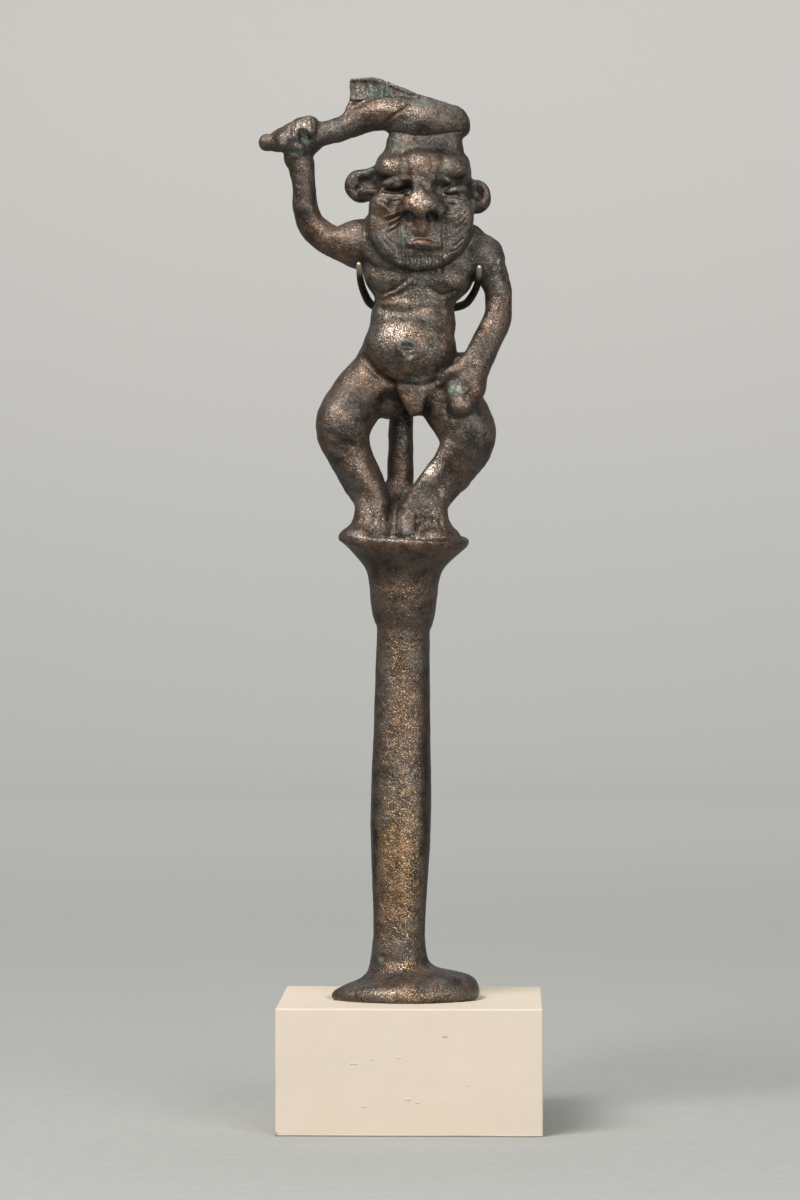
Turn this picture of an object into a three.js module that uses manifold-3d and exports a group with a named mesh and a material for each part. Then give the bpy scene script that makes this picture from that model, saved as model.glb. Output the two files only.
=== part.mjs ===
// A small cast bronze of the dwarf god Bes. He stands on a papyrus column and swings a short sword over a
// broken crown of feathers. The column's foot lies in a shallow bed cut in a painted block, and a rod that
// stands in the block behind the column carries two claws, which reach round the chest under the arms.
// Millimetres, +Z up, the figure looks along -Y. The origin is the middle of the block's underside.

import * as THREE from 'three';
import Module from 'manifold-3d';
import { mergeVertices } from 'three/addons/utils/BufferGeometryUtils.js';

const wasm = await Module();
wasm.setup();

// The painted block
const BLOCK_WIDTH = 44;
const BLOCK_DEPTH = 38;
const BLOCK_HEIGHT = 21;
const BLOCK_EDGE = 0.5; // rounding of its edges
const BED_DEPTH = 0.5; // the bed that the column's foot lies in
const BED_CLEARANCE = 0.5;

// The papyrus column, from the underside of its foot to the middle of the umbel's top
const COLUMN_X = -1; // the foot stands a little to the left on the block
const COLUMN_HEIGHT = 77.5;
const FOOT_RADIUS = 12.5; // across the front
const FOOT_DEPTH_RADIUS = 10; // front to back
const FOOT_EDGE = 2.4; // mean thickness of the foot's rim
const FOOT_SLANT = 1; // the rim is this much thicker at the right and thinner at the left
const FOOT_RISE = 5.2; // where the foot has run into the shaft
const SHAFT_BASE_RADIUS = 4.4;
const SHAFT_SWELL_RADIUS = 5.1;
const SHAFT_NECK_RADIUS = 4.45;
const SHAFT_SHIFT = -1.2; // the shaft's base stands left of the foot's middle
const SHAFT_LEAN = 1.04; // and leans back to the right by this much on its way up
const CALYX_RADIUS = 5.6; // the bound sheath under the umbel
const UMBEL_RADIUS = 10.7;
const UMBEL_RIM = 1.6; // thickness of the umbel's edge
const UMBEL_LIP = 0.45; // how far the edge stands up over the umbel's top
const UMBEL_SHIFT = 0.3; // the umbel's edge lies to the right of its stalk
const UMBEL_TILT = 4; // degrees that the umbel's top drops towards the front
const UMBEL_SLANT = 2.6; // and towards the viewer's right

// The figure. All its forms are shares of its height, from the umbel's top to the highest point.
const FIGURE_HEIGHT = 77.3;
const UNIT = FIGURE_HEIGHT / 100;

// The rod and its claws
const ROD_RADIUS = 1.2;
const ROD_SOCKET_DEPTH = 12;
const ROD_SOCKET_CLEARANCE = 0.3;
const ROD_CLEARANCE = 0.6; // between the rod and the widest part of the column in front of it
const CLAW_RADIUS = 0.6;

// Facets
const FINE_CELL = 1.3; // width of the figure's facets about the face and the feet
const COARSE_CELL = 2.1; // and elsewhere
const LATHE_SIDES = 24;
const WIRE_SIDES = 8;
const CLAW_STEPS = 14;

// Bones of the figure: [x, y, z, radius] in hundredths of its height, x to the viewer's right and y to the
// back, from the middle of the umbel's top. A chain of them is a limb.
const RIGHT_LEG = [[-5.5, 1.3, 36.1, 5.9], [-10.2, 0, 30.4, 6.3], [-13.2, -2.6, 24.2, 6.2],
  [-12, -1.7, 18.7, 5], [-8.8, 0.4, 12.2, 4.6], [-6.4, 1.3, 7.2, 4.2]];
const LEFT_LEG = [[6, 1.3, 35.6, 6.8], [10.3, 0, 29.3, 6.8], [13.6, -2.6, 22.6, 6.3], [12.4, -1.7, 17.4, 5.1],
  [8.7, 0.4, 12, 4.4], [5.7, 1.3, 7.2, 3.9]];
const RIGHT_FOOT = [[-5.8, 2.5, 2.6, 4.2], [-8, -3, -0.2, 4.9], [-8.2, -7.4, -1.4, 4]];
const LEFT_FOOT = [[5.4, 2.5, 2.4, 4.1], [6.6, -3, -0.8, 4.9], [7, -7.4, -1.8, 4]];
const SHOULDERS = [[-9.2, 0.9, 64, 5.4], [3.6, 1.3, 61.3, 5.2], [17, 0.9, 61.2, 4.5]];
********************
Pick out each line containing "three" and report it.

[SOLUTION TO THIS TASK]:
Turn this picture of an object into a three.js module that uses manifold-3d and exports a group with a named mesh and a material for each part. Then give the bpy scene script that makes this picture from that model, saved as model.glb. Output the two files only.
import * as THREE from 'three';
import { mergeVertices } from 'three/addons/utils/BufferGeometryUtils.js';